Trump's repeal of DACA may be widely unpopular, but as journalist Matt Taibbi pointed out in Rolling Stone, unpopularity alone hasn't stopped Trump yet. Instead, he's been able to leverage his support among a hard-right minority to dominate the Republican Party and therefore national politics--and if we don't build a movement that forces the action, he can get away with it again.
There are a number of initiatives we can consider: a national march; organizing DREAMer protection networks to shelter immigrants and defy the authorities; agitating for labor movement solidarity; upping the pressure on university administrations to declare their campuses sanctuaries; or all of the above.
But what's clear is that the movement has the potential to organize on a wide scale, bringing in thousands and then millions of people into active organization because they want to respond to this new gauntlet thrown down by Trump.
This can't be just an anti-Trump movement, either--one that subordinates our demands to getting Democrats to take over Congress and the White House.
Trump is certainly responsible and reprehensible.

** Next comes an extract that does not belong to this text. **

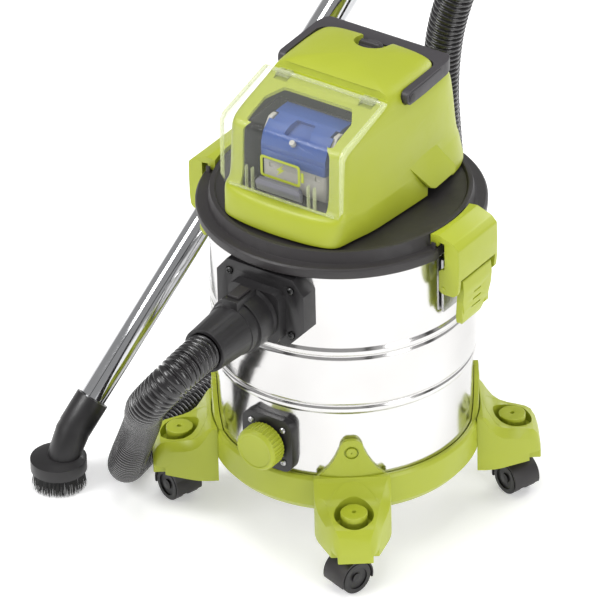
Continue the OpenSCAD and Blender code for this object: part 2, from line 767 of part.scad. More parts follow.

But there's also Obama, the president who deported more people than any other, and who could have protected the DREAMers before he left office, but chose not to. And there's the whole rotten political system that has used immigrants as hostages to extract support for a corporate solution that the vast majority of people don't want.
Moreover, DACA is an important fight, but it has to be connected to the larger cause of immigrant justice, rather than used as a bargaining chip.
The truth is that few immigrants "have a choice" about migrating to the U.S.--and there is no reason why immigrant youth should be seen as more sympathetic than their parents who risked everything to come to the U.S. in the hopes of making a better life for themselves and their families.
But a powerful movement for DREAMers can and must build a powerful movement for all immigrants.